Of course, anyone can keep track of a close game. But, as we continue to learn from the development of advanced statistics, the box score often doesn’t tell the full story. That’s why Packard has fine-tuned Thuuz to read into way more than just the score differential and alerts its users when a game is getting good.

Six individual factors are crunched and analyzed by the algorithm that powers Thuuz: pace, parity, novelty, momentum, context, and social buzz. “Thuuz pulls these six different perspectives together to generate a dynamic excitement rating—on a zero to 100 scale, where the average game rating is a 50—for every moment of every game,” explained Packard.

All of these individual ratings weigh differently within the algorithm.

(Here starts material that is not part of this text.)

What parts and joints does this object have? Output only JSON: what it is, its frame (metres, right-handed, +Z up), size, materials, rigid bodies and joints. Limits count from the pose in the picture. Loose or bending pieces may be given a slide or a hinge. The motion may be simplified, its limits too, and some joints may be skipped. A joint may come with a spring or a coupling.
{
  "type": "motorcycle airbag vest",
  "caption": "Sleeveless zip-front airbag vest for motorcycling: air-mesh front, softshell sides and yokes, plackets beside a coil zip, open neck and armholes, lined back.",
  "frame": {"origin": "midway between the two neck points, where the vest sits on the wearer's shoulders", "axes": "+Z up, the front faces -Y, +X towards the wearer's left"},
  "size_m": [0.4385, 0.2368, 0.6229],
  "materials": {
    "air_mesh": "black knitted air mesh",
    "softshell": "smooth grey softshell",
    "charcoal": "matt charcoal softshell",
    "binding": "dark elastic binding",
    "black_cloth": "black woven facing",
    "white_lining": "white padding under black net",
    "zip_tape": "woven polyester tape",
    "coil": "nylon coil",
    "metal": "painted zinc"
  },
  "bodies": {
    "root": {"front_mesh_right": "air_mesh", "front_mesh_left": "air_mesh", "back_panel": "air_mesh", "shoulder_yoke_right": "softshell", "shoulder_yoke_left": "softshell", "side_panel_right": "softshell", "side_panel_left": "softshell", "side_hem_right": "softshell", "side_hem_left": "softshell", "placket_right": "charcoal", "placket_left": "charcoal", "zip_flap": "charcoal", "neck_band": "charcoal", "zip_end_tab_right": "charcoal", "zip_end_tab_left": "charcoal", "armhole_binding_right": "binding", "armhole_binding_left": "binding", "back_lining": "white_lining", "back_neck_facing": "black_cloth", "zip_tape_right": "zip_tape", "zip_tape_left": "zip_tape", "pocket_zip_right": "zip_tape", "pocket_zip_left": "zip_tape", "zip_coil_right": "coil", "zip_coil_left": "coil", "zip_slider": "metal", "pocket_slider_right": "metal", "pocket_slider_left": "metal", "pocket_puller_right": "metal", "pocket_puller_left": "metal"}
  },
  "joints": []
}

It’s not just about catching a close game between the best teams; Thuuz wants to point users to events worth watching, the watercooler moments of sports. “A baseball game that is 10‐0 will be extremely exciting if the dominant pitcher is in the midst of pitching a perfect game. Similarly, a basketball game between two marginal teams that has seen 22 lead changes and is in the second overtime will garner a high excitement rating,” Packard said.

Thuuz

Each one of the factors involved requires in a wealth of data that must be processed to create the ratings. Pace, for example, looks at the number of shots taken or points score on a per-minute basis—the faster the game moves, the more exciting it’s likely to be. Parity points to upsets or well-matched opponents—a 15 seed in the NCAA Tournament about to knock off the two seed, or the two top teams in a division playing for a chance at the conference crown.

The other factors are a little more subjective. Novelty points to unexpected events, statistical rarities, and great individual performances, while social buzz captures the things that the numbers can’t—think the lights shutting off in the Super Bowl or imagine what Twitter would have looked like the night of the Steve Bartman incident. Context accounts for rivalries and the impact of a particular game, giving more meaningful matchups an added excitement bonus. Packard says Thuuz maintains a proprietary database of national and international rivalries that it uses to weigh the games; the more intense the rivalry, the better the score.

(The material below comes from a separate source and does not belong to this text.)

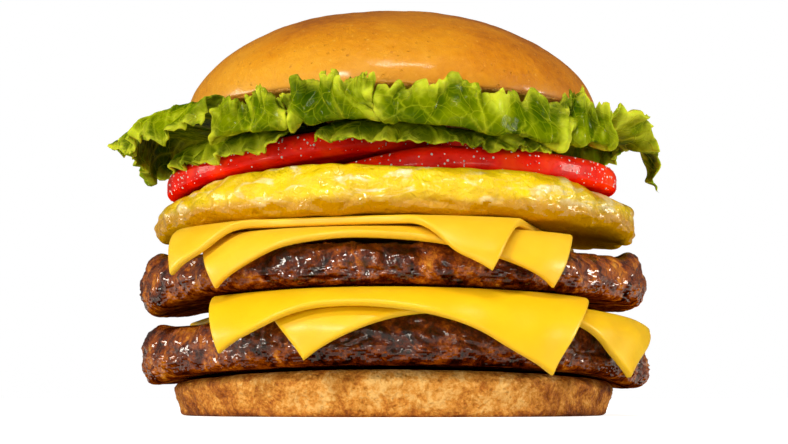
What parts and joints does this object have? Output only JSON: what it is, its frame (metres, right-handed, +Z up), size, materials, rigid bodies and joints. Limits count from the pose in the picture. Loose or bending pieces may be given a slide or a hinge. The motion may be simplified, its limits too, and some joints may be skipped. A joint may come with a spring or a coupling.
{
  "type": "double cheeseburger",
  "caption": "Double cheeseburger stacked with an egg patty, tomato slices, lettuce leaves and melted cheese in a round bun.",
  "frame": {"origin": "middle of the bounding box, on the plane that the bottom bun stands on", "axes": "+Z up through the stack, +X to the right and -Y towards the viewer of the picture"},
  "size_m": [0.1283, 0.1234, 0.0942],
  "materials": {
    "toasted_bun": "porous toasted crumb",
    "glazed_bun": "smooth glazed crust",
    "browned_meat": "coarse grilled surface, wet with fat",
    "cheese": "satin",
    "egg": "moist, folded",
    "tomato": "wet skin and flesh",
    "lettuce": "veined leaf with wet spots"
  },
  "bodies": {
    "root": {"bun_heel": "toasted_bun", "patty_lower": "browned_meat", "cheese_lower_under": "cheese", "cheese_lower_over": "cheese", "patty_upper": "browned_meat", "cheese_upper_under": "cheese", "cheese_upper_over": "cheese", "egg_patty": "egg", "tomato_right": "tomato", "tomato_left": "tomato", "lettuce_left": "lettuce", "lettuce_left_front": "lettuce", "lettuce_front_frill": "lettuce", "lettuce_front_broad": "lettuce", "lettuce_front_lower": "lettuce", "lettuce_left_lower": "lettuce", "lettuce_right_lower": "lettuce", "lettuce_right": "lettuce", "lettuce_right_fan": "lettuce", "lettuce_rear_right": "lettuce", "lettuce_rear": "lettuce", "lettuce_rear_left": "lettuce", "lettuce_left_rear": "lettuce", "bun_crown": "glazed_bun"}
  },
  "joints": []
}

Momentum tracks when the pendulum swings from one team to another. “If we observe that the game statistics of the trailing team are currently dominating over the leading team, we know that momentum is to the trailing team’s advantage and that a comeback is quite likely,” Packard said. “Momentum is a very valuable predictor of a game that is trending towards excitement.” Of course, momentum itself is a hotly debated game factor.

Thuuz

Momentum in basketball is particular interest, as it’s almost always a game of streaks. Teams exceed their averages, hitting a high percentage of shots in a row before regressing during a cold stretch and retreating statistically to the mean. This happens over and over again throughout a game, even on an individual level where we see the “hot hand theory.” While some science suggests that there is no such thing as the hot hand (for what it’s worth, new evidence finds it is a real phenomenon that occurs rarely), don’t tell the players that: Most research on the topic acknowledges a player who thinks they’re feeling it is going to keep on firing.

Even if momentum isn’t real, it definitely feels like it is, which is exactly what makes it so difficult to disprove. Believe in it or don’t, but you don’t want to miss out when this year’s version of Steph Curry dropping 30 points on eight three-pointers in an upset win. Thuuz has the ability to point you to those performances just as they’re heating up.

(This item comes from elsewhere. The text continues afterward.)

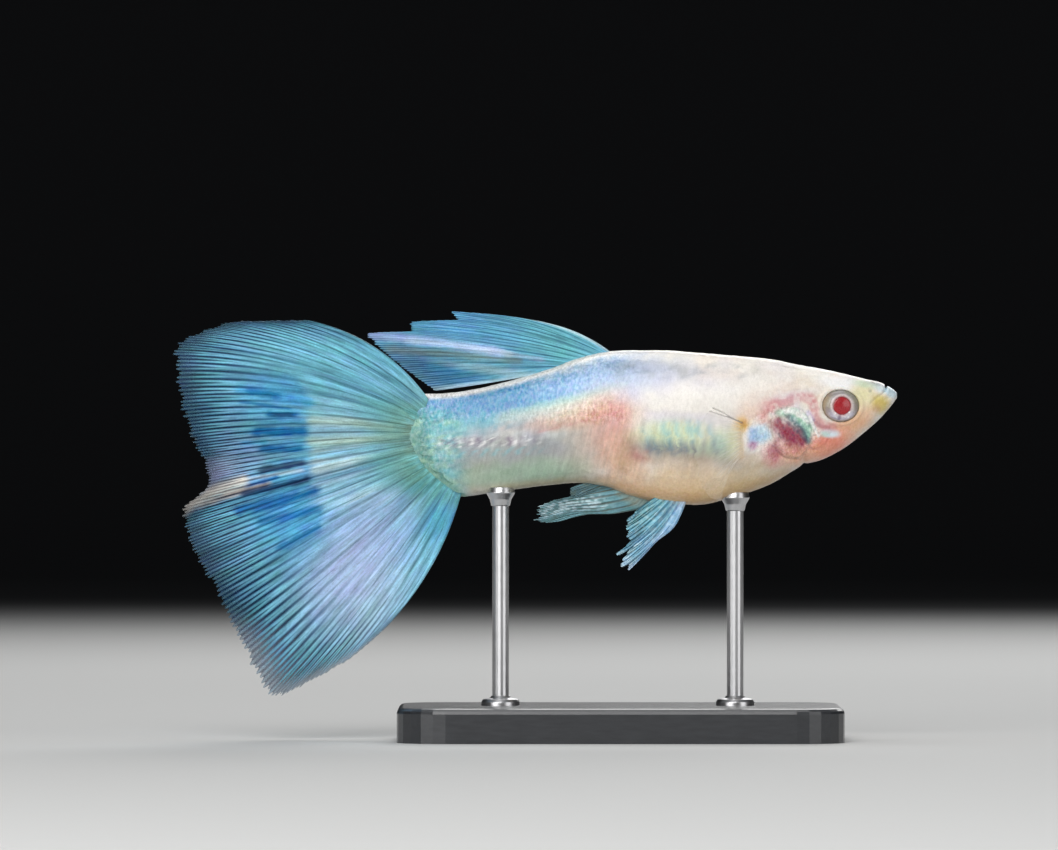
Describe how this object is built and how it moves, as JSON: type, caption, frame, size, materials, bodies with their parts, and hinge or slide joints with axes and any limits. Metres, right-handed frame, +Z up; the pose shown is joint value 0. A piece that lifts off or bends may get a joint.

For a service like Thuuz, predictive analysis is just as important as identifying “heat of the moment” factors. Anyone familiar with sports gambling knows that there are hundreds of models and theories that produce expected results for games before they happen; it’s how bookies in Las Vegas generate the lines that move billions of dollars and drive bettors into debt every year.

“Thuuz computes Predicted Outcomes for every team in order to model which future match‐ups are going to be pivotal,” Packard said. Knowing the context for a match beforehand, Thuuz can get a good idea of what might be a game worth watching. As the events play out over the course of the match, the algorithm keeps up with events and adjusts the dynamic score.

If anything, maybe Thuuz’s predictive powers can save you from destroying another remote this March Madness season.